PhoneWorld：擴展手機操作代理環境

摘要

手机操作代理的一个核心瓶颈在于，能够覆盖真实移动行为的可控、可复现环境难以大规模构建。现有移动代理基准测试在评估方面取得了重要进展，但其本身并未提供一种可扩展的方式来构建大量新型手机使用环境。我们提出PhoneWorld，这是一个可复用的流水线，能将真实的GUI轨迹及截图转化为可控的手机使用环境、可执行任务、自动验证器以及训练展开数据。PhoneWorld并非每次手动构建一个移动基准测试，而是利用真实轨迹来恢复哪些屏幕具有重要性、屏幕之间如何连接、哪些交互必须改变环境状态，以及哪些用户目标能够自动验证。通过这些信号，它构建了基于只读应用内容和可变状态的可运行模拟Android应用，进而从同一环境中衍生出可执行任务、基于规则的验证器以及训练展开数据。在当前实现中，PhoneWorld覆盖了16个领域的34个应用，涵盖搜索、浏览、购物、预订、媒体和社交互动等常见消费者移动行为。在固定训练预算下，将一个基于AndroidWorld的基线中来自辅助AndroidWorld语料库的1万步替换为广泛的PhoneWorld监督，同时提升了所有四个评估基准：HYMobileBench提升17.7个百分点，AndroidControl提升6.0个百分点，AndroidWorld提升14.7个百分点，PhoneWorld提升52.5个百分点。随后我们研究了另外两个规模化问题：增加PhoneWorld监督量可大幅提升PhoneWorld性能，而在固定PhoneWorld预算下，扩大应用覆盖范围能带来更大的收益。总体而言，PhoneWorld将焦点从每次构建一个移动基准测试，转向了规模化供给手机使用环境本身。

English

A central bottleneck for phone-use agents is that controllable, reproducible environments covering real mobile behavior are hard to build at scale. Existing mobile-agent benchmarks have made important progress on evaluation, but they do not by themselves provide a scalable way to construct many new phone-use environments. We present PhoneWorld, a reusable pipeline that converts real GUI trajectories and screenshots into controllable phone-use environments, executable tasks, automatic verifiers, and training rollouts. Rather than hand-building one mobile benchmark at a time, PhoneWorld uses real trajectories to recover which screens matter, how screens connect, which interactions must change environment state, and which user goals admit automatic verification.
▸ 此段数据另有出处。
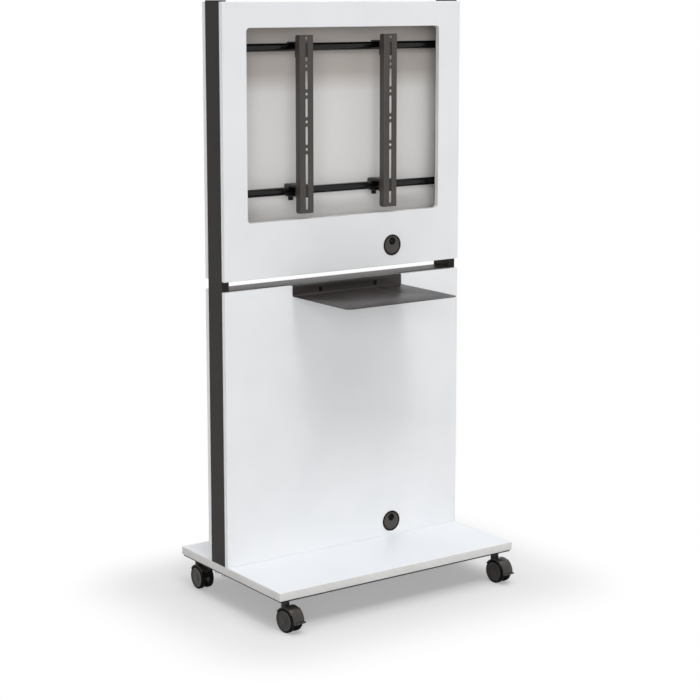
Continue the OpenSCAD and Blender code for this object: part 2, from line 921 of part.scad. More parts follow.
// Housing: the neck with the pin's socket, the hood over the wheels and two cheeks on the axle
module castor_housing() {
    hood_end = 180 - hood_rear_angle;
    color(castor_black)
        difference() {
            union() {
                difference() {
                    translate([0, 0, neck_foot_z])
                        cylinder(d = neck_d, h = neck_top_z - neck_foot_z);
                    axle_cut(hood_inner_r);
                }
                translate([0, -castor_offset, axle_z]) {
                    across_x(hood_w)
                        shell_shape(hood_inner_r, hood_r, hood_front_angle, hood_end);
                    for (s = [-1, 1])
                        translate([s * (web_slot_w + cheek_t) / 2, 0, 0])
                            across_x(cheek_t) {
                                shell_shape(axle_d / 2, hood_r - hood_t / 2, hood_front_angle, hood_end);
                                circle(boss_r);
                            }
                }
            }
            translate([0, 0, swivel_pin_foot_z])
                cylinder(r = swivel_pin_d / 2 + running_gap, h = castor_h - swivel_pin_foot_z);
            axle_cut(axle_d / 2);
        }
}

module castor_axle() {
    color(plain_steel)
        translate([0, -castor_offset, axle_z])
            across_x(axle_len)
                circle(d = axle_d);
}

// Turns a shape drawn as radius and distance from the castor's middle into a piece on the axle.
// The piece lies to the right of the middle where side is 1, and to the left where it is -1.
module turned_on_axle(side) {
    translate([0, -castor_offset, axle_z])
        rotate([0, side * 90, 0])
            rotate_extrude()
                children();
}

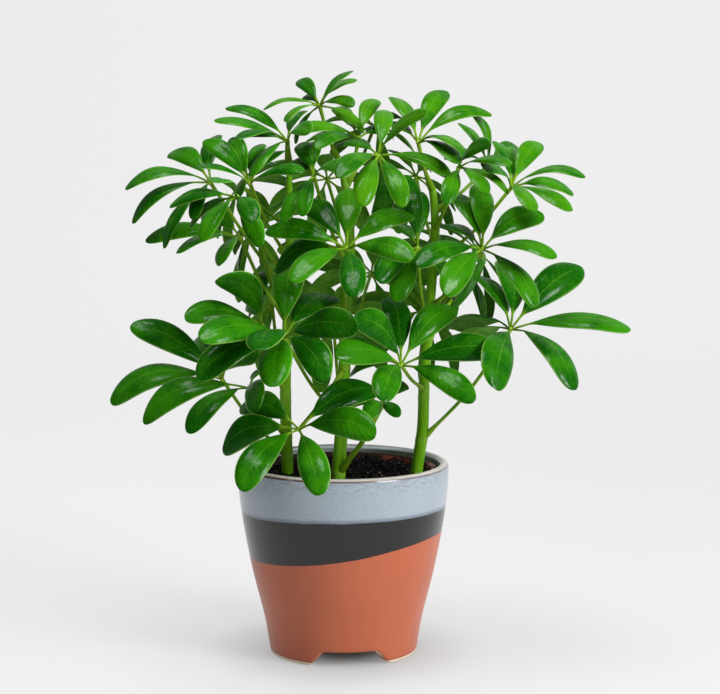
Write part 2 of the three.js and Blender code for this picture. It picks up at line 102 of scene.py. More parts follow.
# %% [markdown]
# ## Sums made of nodes
#
# A finish is mostly arithmetic: a mask times a colour, a wave plus some noise. Node by node that is
# hard to read, so one small class wraps an output socket and overloads the operators, and a sum written
# in Python adds its Math nodes by itself. Every other node comes from one method, which sets the node's
# own settings first and its sockets after them.

# %% A socket that can be used in sums, and a finish under construction
def math_methods(operation):
    """A method that adds one Math node, as in a - 1, and its reflected form, as in 1 - a."""
    def method(wire, other):
        return wire.finish.maths(operation, wire, other)

    def reflected(wire, other):
        return wire.finish.maths(operation, other, wire)
    return method, reflected


class Wire:
    """An output socket. a + b, 1 - a and the like add a Math node and give its output."""

    def __init__(self, finish, socket):
        self.finish, self.socket = finish, socket

    def __abs__(self):
        return self.finish.maths("ABSOLUTE", self)

    __add__, __radd__ = math_methods("ADD")
    __sub__, __rsub__ = math_methods("SUBTRACT")
    __mul__, __rmul__ = math_methods("MULTIPLY")
    __truediv__, __rtruediv__ = math_methods("DIVIDE")
    __pow__, __rpow__ = math_methods("POWER")


# The Mix node has its sockets once for every kind of value. These are the ones for colours.
MIX_SHARE, MIX_FIRST, MIX_SECOND, MIX_RESULT = 0, 6, 7, 2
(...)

From these signals, it builds runnable mock Android apps backed by read-only app content and mutable state, then derives executable tasks, rule-based verifiers, and training rollouts from the same environments. In its current instantiation, PhoneWorld covers 34 apps across 16 domains, spanning common consumer mobile behaviors such as search, browsing, shopping, booking, media, and social interaction. Under a fixed training budget, replacing 10K steps from an auxiliary AndroidWorld corpus in an AndroidWorld-based baseline with broad PhoneWorld supervision improves all four evaluation benchmarks at once, raising HYMobileBench by 17.7 points, AndroidControl by 6.0 points, AndroidWorld by 14.7 points, and PhoneWorld by 52.5 points. We then study two additional scaling questions: increasing the amount of PhoneWorld supervision strongly improves PhoneWorld performance, and under a fixed PhoneWorld budget, expanding app coverage yields even larger gains. Overall, PhoneWorld shifts the focus from building one mobile benchmark at a time to scaling the supply of phone-use environments themselves.